──────── MATERIAL PROVIDED ────────

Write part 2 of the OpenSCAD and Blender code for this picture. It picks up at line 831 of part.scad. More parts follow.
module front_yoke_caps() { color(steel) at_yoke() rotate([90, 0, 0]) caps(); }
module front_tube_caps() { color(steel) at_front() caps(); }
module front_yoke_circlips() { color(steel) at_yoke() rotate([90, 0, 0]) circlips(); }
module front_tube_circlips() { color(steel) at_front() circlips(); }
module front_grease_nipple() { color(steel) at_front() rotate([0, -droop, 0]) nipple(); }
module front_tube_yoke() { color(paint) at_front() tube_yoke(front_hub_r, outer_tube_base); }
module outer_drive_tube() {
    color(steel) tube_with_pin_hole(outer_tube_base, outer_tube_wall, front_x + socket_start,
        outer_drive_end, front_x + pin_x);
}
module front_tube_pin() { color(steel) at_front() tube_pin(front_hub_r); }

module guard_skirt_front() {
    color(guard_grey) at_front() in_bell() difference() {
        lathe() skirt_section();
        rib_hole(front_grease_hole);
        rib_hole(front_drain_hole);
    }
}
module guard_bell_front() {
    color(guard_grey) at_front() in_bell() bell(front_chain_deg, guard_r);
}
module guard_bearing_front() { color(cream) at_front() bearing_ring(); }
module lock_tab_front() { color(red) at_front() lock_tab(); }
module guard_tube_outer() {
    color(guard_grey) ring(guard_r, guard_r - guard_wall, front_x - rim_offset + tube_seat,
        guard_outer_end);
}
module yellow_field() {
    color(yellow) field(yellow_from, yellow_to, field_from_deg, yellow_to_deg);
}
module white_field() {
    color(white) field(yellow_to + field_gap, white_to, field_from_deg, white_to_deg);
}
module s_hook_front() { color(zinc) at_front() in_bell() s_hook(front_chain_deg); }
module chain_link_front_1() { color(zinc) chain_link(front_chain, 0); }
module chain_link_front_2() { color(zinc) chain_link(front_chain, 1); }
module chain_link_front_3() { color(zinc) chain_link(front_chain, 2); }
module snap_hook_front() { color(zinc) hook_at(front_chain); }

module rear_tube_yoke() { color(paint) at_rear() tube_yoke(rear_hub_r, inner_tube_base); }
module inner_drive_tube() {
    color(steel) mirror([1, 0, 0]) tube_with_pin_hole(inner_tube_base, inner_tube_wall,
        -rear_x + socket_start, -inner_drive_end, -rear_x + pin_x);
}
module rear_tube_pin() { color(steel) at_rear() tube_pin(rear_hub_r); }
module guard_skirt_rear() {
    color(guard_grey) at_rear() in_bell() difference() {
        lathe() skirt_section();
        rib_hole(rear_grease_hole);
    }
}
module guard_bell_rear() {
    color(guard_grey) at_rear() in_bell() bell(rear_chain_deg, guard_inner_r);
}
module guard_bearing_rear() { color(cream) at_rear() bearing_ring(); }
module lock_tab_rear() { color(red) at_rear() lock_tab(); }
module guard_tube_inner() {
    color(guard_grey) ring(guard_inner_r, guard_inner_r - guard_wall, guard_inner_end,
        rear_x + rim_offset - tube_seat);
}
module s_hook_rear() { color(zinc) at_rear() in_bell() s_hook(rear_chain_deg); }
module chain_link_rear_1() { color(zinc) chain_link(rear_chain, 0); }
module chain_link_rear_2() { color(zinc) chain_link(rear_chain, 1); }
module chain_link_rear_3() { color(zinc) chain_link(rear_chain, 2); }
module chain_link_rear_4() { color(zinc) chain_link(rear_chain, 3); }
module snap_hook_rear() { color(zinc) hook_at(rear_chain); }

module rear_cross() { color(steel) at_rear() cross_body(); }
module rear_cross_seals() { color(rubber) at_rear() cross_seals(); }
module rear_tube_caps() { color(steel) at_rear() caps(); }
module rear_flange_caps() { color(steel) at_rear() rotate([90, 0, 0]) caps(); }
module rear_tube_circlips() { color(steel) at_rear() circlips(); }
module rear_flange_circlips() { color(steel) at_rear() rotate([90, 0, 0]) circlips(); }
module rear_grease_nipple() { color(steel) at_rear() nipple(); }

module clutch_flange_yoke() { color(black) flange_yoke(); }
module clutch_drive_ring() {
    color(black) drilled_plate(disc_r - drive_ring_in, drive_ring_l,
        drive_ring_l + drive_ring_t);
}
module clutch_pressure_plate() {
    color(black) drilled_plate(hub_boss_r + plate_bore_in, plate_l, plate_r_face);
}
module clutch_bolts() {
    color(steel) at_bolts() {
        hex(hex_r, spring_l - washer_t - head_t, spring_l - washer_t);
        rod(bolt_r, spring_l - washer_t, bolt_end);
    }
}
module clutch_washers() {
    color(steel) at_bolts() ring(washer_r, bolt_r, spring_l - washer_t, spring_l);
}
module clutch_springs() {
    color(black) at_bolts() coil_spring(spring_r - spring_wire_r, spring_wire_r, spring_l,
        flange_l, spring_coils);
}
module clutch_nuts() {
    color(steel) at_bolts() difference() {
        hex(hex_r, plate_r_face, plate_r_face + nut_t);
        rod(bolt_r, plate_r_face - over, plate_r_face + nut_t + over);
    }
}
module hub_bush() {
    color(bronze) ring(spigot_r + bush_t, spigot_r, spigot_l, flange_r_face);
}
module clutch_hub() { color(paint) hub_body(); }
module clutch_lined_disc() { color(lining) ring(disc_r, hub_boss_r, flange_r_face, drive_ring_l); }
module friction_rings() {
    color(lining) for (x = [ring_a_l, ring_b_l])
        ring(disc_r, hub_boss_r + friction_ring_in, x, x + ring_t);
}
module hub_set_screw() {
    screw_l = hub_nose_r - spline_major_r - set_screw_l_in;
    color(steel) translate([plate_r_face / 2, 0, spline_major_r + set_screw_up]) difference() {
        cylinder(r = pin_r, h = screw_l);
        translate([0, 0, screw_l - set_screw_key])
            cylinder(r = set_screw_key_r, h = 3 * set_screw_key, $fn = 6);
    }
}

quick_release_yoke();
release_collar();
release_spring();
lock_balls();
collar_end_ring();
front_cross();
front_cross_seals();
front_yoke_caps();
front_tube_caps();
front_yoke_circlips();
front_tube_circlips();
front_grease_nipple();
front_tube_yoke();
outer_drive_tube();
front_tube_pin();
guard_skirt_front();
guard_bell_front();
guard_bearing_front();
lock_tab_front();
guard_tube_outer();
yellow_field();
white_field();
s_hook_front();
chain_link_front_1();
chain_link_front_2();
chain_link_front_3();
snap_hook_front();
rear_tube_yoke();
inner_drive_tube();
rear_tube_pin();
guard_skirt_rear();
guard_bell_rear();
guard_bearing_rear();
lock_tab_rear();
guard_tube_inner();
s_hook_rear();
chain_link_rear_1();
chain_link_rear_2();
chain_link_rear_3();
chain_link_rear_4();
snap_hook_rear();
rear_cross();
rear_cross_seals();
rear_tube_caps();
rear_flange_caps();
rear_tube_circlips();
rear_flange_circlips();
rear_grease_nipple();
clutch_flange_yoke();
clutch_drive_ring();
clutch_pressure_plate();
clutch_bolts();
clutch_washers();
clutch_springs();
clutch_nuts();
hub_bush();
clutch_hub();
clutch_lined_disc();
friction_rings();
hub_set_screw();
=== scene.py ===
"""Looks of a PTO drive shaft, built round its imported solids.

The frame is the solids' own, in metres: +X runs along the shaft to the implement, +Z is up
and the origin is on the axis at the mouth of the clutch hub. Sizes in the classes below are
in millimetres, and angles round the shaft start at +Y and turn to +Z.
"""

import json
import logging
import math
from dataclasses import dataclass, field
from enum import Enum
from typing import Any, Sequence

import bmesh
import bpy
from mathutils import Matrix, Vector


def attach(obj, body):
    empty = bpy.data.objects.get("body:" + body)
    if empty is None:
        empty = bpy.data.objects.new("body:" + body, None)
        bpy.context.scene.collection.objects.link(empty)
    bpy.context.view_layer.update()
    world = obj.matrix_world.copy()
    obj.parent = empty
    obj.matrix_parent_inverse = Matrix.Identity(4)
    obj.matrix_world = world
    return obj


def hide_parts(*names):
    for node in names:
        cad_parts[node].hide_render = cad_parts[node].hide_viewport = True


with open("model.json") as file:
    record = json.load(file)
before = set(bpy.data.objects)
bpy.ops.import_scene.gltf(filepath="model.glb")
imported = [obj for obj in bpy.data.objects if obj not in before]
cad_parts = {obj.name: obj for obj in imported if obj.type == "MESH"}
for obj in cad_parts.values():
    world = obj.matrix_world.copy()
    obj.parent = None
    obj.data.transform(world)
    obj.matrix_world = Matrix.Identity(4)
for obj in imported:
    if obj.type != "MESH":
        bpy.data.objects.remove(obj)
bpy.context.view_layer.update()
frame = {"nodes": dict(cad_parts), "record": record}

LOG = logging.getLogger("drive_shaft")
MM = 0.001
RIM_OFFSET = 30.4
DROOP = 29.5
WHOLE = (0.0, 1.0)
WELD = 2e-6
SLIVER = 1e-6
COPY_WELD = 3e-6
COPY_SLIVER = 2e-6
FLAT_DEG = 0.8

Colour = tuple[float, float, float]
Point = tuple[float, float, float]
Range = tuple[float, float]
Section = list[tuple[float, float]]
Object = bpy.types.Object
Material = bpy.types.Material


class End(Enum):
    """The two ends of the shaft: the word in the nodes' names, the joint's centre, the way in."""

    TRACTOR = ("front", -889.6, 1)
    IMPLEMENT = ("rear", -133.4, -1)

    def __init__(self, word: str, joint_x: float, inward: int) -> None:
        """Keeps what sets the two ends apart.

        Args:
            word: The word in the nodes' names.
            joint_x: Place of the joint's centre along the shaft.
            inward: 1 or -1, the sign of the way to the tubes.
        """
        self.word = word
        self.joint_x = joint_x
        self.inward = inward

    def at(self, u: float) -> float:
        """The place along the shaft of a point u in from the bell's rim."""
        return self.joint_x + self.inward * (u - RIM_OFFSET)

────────
──────── MATERIAL PROVIDED ────────

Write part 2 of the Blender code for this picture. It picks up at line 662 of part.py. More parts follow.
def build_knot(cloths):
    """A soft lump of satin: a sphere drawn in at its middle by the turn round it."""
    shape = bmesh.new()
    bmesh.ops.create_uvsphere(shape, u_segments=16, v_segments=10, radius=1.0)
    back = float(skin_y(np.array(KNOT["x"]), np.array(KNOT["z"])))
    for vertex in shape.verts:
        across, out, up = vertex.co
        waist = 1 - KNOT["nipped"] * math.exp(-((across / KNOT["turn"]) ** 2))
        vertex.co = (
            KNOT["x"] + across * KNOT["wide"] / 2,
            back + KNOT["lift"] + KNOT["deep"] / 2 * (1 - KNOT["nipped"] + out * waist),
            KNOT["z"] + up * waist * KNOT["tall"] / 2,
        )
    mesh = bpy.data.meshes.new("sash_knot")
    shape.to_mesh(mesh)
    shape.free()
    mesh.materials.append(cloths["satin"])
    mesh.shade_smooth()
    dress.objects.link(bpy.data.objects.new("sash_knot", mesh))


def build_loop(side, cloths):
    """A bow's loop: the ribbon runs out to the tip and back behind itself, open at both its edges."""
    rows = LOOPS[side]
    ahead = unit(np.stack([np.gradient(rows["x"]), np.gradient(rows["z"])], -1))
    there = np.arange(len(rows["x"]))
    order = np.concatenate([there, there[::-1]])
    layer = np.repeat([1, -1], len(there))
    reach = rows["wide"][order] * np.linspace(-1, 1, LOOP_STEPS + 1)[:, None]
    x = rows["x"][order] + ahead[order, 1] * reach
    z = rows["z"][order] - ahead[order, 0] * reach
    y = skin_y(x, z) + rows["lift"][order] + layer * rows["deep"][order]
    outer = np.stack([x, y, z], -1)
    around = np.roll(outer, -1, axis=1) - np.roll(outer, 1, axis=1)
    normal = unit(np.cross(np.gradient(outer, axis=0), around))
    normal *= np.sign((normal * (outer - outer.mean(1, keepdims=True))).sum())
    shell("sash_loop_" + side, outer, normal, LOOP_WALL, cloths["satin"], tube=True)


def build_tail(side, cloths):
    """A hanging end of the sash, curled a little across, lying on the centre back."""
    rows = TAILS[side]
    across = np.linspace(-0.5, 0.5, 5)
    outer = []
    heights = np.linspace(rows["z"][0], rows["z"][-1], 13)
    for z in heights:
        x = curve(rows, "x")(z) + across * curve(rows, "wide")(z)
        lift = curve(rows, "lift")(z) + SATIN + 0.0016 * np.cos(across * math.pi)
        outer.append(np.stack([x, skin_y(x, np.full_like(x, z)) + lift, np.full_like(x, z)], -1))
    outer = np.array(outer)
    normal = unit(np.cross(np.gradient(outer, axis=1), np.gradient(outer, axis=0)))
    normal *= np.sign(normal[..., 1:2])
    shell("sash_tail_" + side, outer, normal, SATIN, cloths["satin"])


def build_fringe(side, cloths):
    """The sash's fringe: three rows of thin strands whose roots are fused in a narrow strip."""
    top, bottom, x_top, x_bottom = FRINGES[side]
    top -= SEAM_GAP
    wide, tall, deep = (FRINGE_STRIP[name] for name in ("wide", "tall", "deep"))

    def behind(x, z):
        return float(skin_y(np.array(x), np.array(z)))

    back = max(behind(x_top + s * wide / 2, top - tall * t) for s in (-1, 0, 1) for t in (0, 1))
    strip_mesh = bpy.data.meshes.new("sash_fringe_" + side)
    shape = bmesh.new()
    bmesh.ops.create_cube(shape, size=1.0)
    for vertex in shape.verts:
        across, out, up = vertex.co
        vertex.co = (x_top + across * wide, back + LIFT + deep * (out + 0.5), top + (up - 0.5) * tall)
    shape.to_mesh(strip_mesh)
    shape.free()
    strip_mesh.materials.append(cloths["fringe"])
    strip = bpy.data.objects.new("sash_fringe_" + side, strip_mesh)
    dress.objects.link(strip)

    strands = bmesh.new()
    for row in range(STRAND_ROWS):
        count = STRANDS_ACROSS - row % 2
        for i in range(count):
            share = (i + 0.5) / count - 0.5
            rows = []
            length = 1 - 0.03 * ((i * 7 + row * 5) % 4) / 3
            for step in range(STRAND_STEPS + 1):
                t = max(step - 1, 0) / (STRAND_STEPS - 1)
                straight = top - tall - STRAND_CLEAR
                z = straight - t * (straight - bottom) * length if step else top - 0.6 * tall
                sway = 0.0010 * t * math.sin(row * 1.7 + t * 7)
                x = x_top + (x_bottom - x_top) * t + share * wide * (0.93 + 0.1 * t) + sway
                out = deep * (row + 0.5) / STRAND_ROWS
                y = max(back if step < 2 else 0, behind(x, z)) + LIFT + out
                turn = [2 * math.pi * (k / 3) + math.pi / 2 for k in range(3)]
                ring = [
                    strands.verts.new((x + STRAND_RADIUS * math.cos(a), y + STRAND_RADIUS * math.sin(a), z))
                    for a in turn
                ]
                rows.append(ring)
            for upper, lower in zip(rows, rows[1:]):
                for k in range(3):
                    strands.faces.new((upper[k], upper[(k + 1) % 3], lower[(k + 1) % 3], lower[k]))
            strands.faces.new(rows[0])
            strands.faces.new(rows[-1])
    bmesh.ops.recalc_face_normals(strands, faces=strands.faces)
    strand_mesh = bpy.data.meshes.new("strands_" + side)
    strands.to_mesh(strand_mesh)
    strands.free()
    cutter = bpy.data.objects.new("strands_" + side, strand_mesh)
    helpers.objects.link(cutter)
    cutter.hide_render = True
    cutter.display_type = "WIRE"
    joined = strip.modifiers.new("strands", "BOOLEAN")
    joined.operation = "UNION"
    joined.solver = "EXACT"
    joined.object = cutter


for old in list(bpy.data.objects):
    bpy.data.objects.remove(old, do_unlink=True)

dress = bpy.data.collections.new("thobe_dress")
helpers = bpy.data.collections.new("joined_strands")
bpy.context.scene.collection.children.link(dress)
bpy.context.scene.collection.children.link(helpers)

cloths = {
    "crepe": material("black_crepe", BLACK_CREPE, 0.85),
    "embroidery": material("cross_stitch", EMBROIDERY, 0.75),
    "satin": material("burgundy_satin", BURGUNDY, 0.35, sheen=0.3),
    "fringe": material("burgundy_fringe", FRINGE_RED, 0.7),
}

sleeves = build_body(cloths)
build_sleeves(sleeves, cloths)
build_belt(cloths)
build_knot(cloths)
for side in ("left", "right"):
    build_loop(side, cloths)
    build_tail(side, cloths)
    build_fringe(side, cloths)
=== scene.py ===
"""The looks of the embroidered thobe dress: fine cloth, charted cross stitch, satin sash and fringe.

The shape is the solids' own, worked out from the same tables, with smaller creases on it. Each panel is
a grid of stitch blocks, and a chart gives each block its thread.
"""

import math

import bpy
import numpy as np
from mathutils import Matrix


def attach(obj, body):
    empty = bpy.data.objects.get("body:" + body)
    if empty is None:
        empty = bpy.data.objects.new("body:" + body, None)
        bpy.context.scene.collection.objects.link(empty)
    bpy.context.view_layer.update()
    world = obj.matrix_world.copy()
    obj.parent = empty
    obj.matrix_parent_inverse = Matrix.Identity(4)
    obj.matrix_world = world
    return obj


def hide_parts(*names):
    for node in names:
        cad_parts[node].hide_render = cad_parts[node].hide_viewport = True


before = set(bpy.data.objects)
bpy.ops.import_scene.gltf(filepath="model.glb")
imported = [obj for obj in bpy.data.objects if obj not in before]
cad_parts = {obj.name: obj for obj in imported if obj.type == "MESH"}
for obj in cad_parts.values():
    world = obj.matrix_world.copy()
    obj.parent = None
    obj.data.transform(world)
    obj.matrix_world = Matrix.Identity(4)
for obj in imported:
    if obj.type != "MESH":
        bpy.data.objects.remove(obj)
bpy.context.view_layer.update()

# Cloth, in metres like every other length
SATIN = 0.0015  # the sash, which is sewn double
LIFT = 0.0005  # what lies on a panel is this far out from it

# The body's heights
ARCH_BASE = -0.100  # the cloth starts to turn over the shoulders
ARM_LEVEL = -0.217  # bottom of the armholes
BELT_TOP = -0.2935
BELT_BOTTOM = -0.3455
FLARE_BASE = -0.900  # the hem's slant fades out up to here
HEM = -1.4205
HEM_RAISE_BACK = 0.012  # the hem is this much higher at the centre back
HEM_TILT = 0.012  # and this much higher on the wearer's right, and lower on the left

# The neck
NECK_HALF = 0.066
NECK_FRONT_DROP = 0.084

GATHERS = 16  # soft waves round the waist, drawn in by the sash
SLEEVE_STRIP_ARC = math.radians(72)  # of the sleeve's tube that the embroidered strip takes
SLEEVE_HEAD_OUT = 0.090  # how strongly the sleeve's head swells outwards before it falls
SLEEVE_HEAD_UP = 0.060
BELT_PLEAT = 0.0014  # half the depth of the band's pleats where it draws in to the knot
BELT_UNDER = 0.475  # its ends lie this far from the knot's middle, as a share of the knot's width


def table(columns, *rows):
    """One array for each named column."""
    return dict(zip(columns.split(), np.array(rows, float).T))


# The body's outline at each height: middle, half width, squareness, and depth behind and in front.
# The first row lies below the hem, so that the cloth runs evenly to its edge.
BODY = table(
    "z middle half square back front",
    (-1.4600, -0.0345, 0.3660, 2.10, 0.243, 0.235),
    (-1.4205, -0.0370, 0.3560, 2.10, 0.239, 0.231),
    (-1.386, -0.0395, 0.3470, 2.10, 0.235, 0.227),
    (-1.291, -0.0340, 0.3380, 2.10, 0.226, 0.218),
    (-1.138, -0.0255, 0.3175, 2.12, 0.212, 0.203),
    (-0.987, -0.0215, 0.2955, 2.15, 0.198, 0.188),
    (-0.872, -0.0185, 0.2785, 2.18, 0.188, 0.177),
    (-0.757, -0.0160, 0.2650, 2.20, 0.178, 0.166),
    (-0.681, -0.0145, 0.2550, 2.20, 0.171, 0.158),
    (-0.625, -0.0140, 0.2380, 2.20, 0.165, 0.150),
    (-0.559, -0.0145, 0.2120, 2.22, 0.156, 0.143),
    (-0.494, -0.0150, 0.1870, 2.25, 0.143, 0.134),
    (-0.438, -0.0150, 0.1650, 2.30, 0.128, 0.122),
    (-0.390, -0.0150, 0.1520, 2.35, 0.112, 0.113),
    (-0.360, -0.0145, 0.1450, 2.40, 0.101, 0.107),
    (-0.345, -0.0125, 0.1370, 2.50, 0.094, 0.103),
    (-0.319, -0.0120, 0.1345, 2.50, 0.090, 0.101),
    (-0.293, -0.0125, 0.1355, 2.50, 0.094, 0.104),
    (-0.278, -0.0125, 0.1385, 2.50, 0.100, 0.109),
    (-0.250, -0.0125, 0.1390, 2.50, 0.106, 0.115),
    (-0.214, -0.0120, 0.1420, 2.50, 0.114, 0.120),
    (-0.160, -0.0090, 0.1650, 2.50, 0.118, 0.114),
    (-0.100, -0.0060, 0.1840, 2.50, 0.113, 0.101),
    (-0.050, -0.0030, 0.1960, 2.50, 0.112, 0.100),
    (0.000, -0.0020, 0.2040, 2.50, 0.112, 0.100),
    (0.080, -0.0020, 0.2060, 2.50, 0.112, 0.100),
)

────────

Find the string "frame" in the records, then copy each line where it occurs.

The frame is the solids' own, in metres: +X runs along the shaft to the implement, +Z is up
frame = {"nodes": dict(cad_parts), "record": record}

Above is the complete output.